Forever a Fan Favorite: Kevin Windham
Finally, here are some interview extras with Las Vegas podium finisher, Kevin Windham (pictured right). Ryan Dungey and Chad Reed may have been out front, but the race to watch was Windham’s. The crowd was behind his every move during the main event, which K-Dub thought was the most amazing thing – the type of experience that stays with you longer than a win.
“I guess you can always think it could have been better or we could have won, but that’s what I’m going to take home. After the trophies are dusty, that stuff sticks with you for a lifetime. It really inspires me to stick around in this Supercross gig for as long as I can.”
As evidenced by the lines in the pits in Las Vegas, Windham is a clear favorite when it comes to autograph sessions. People don’t just want an autograph from K-Dub, they want an experience.
“There’s probably a time in someone’s career where you sign your name and there’s like a disconnect,” Windham said. “But now, we’re connected. I have people that come up and literally tell me stories from 16 years ago.
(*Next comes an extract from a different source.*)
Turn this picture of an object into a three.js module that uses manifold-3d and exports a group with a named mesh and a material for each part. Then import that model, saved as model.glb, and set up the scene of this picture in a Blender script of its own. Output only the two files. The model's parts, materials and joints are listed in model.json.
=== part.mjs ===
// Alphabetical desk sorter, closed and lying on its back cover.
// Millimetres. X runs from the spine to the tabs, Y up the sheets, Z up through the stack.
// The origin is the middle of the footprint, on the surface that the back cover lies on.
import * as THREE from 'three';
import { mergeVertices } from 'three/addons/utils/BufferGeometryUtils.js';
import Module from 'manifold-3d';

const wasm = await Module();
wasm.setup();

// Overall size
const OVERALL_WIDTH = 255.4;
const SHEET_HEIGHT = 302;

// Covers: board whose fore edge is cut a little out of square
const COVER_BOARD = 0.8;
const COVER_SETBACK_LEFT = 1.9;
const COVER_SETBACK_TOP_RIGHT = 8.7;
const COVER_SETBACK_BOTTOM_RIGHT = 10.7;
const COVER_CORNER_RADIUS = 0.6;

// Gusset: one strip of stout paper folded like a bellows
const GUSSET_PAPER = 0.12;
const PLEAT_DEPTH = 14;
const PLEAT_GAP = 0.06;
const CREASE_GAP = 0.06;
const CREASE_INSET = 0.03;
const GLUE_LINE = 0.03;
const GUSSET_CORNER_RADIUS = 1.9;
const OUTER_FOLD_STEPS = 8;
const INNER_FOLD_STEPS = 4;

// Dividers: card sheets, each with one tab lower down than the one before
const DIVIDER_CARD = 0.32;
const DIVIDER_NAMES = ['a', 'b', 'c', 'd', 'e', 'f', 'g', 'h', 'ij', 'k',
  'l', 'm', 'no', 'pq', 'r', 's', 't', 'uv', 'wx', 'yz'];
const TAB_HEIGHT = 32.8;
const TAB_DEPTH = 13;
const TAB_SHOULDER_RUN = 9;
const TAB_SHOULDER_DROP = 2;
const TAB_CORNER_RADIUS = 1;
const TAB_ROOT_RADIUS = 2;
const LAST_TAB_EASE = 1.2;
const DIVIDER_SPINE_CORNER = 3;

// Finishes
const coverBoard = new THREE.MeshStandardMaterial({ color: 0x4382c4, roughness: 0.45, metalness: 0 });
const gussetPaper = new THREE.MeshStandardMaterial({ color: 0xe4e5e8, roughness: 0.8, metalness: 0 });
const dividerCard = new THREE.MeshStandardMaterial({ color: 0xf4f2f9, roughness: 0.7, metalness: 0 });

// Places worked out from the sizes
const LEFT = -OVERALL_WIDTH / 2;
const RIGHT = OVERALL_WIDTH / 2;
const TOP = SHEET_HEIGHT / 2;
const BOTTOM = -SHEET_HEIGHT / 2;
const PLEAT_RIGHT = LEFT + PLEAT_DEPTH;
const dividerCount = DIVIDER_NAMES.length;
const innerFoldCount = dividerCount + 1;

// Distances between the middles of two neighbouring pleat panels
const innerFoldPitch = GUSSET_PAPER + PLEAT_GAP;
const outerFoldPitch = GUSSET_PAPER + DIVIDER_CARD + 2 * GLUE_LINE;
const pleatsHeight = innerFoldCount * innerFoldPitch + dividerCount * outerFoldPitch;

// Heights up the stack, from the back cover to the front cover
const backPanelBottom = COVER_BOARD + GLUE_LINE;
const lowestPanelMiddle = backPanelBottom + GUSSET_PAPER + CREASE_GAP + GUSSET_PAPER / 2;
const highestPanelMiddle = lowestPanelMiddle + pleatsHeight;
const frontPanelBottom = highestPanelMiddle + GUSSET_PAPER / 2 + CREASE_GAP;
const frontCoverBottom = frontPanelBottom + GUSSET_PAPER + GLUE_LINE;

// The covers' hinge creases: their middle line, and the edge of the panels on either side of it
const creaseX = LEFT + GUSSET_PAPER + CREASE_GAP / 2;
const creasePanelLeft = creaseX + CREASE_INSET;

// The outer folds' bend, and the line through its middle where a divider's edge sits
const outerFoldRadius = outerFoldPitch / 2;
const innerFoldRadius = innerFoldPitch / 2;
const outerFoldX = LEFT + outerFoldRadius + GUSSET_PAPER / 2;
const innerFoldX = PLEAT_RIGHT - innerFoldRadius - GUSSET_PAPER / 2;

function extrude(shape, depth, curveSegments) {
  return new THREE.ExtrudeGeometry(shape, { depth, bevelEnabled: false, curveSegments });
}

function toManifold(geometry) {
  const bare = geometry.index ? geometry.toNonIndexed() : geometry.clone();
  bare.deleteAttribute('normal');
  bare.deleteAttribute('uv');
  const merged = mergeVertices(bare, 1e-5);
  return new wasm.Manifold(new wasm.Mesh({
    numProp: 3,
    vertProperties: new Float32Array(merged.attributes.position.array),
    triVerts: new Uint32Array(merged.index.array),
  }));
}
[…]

There’s dialogue and there’s all these things that make it more than an autograph session. We’re doing photos, we’re talking about the past and it’s amazing because with such a long career, there’s so much more trials and tribulations and some of them connect with me. Some of them broke an arm, someone broke their femur, someone had a premature daughter just like me. There’s always a reason for a story. Or there’s a ride that someone watched, ‘Aw, man, I was there in ’96 and you came over the jump and you did this…’ Like I said before, that’s what it’s about.”
And it’s not just the “vet crowd” cheering for Windham. During this very post-race interview, young kids were still swarming Kevin outside the GEICO Powersports Honda rig asking for autographs.
“It’s funny because the autograph line is such a wide variety of people. A lot of time the kids will come in and they’ll have a Chad Reed or something on and they’ll say, ‘We love Chad Reed, but my dad loves you!’ or something. It’s cool. It’s a wide variety of ages. It’s a privilege of mine and something that I really look forward to at each race.”